There's a little more to this story. For one thing, Mozart's father (looking stern in the picture) had been hounding him in letter after letter, urging him to make his music more accessible. These letters make odd reading today. We, with the benefit of two centuries of hindsight, know that Mozart was one of the greatest of all Leopold Mozartmusical geniuses. To his father, however, he was a talented young man who simply wasn't practical enough. So his father offered advice. "If you write anything for publication, make is popular and easy for amateurs." "Be guided by the French taste." "If you can win applause and get paid well, the devil take the rest!"

And, despite, the success of the "Paris" symphony, Mozart did run into one bit of trouble.

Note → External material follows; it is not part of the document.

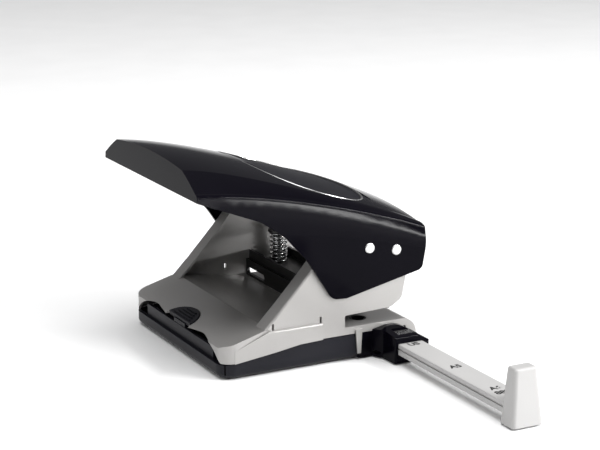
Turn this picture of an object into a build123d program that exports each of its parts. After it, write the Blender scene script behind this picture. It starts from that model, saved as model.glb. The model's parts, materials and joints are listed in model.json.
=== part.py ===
"""Two-hole desk punch: a pressed steel base and side plates, a black lever
handle, two sprung punch pins, a hinged chip tray and a sliding paper guide.

Units are millimetres. +Z is up. The origin is on the table, midway between
the two punches. Paper goes in from -Y, the handle is pressed at +Y, and the
paper guide slides out towards -X.
"""
import os

from math import atan2, cos, hypot, radians, sin

from build123d import *

os.makedirs("parts", exist_ok=True)

# Punching pattern
hole_spacing = 80.0
hole_diameter = 5.5
edge_distance = 12.6
punch_x = hole_spacing / 2

# Base and sheet metal
sheet = 1.4
plate_outer = 50.5
plate_inner = plate_outer - sheet
floor_z = 16.3
ridge_y, ridge_z = 51.5, 21.5
lip_y, lip_z = 72.5, 15.6
rear_y = 73.8
front_y = -25.2
roll_radius = 7.7
bottom_z = 0.8
seam_z = 12.8
skirt_top = 20.6
skirt_front = 24.5
skirt_bulge = 1.3
tab_sheet = 0.8
gap = 0.3

# Pivot, punch axle and stroke
pivot_y, pivot_z = -12.5, 50.5
axle_y, axle_z = 1.5, 53.0
axle_diameter = 5.0
press_angle = radians(28)
axle_reach = hypot(axle_y - pivot_y, axle_z - pivot_z)
axle_tilt = atan2(axle_z - pivot_z, axle_y - pivot_y)
punch_stroke = axle_reach * (sin(axle_tilt) - sin(axle_tilt - press_angle))
running_clearance = 0.06

# Punches and springs
guide_z, guide_thickness = 22.0, 1.5
guide_top = guide_z + guide_thickness
punch_tip_z = guide_z + 0.3
collar_z, collar_thickness = 39.0, 1.0
die_diameter = 8.0
spring_diameter, spring_wire, spring_turns = 9.0, 1.0, 5

# Handle: crease height, shoulder width and shoulder height at each station
handle_stations = [
    (-28.8, 59.2, 7.0, 1.1),
    (0.0, 69.0, 7.0, 2.6),
    (30.0, 77.1, 7.0, 4.1),
    (58.0, 82.9, 11.0, 6.4),
    (86.0, 86.4, 15.0, 8.2),
]
top_crown = 0.0017
crease_roll = 1.6
roof_thickness = 5.8
handle_half = 52.0
handle_bulge = 0.9
handle_inner = 50.9
handle_wall = 2.2

# Chip tray
tray_half = 50.3
tray_front = 5.6
tray_rear = 74.0
neck_half = 45.0
neck_front = -5.0
hinge_y, hinge_z = -2.9, 2.8
hinge_pin = 2.0
tray_wall = 1.8

# Paper guide
ruler_y = -13.0
ruler_width = 12.8
ruler_top, ruler_bottom = 9.9, 4.7
stop_x = -148.5
ruler_length = 118.0
housing_x = -66.0


def side_plane(x):
    """A plane facing +X at x, whose own axes are Y and Z."""
    return Plane.YZ.offset(x)


def cross_plane(y):
    """A plane across the punch at y, whose own axes are X and Z."""
    return Plane.XZ.offset(-y)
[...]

Some time after the premiere, he encountered the man who ran the concert series -- and was told that the second movement was too complicated. Mozart obediently replaced it with another one (which explains why the symphony bears two Köchel numbers; the first one is for the three original movements, and the second is for the new second one.) Graciously, Mozart even said that his new second movement was better than the first. But throughout his adult life he had a problem. His music really was too complicated for many people in his audience. So, in a way, his father was right. He was an impractical son, who would never make a successful career if he didn't receive some good advice. Later on, when Mozart wrote some of his greatest masterpieces, he was plagued by a lack of full appreciation. When The Marriage of Figaro was premiered in Vienna, the emperor said it had "too many notes." And when Don Giovanni was triumphantly premiered in Prague, the critics -- while praising the depth and power of its music -- questioned whether any but a few connoisseurs could truly appreciate it. Some considered it a complex, cerebral work, without enough "heart."

One final detail of Mozart's Paris stay is especially sad. His mother had accompanied him on his journey (doubtless to keep an eye on him). But she had gotten very sick, and died just a few days after the successful symphony premiere. To me, that gives Mozart's joy at his success an unexpected edge. He badly needed a success, not just because he wanted to make a career, and not only because his father was telling him he didn't know how to please an audience. He must have been anguished at his mother's illness; the delight of the Paris audience was a ray of light at a particularly anxious time.

Returning to the symphony, however, there's one question nobody knows how to answer. Which passage in the first movement made the audience applaud?

Mozart doesn't say. So, for anyone who wants to play musical detective, I'm closing this little essay with three excerpts from the symphony. Each represents one person's guess about the passage the audience loved so much. The first guess comes from conductor Nikolaus Harnoncourt. The second is from Stanley Sadie, a musicologist and Mozart expert who edits the multi-volume New Grove Dictionary of Music. And the third guess is my own.

Frankly, I think I'm right, because Harnoncourt and Sadie pick passages that are simply too quiet. Mozart, as it happens, said the Paris audience had no taste, which makes me even more certain that the part of the symphony they loved had to be loud, even noisy.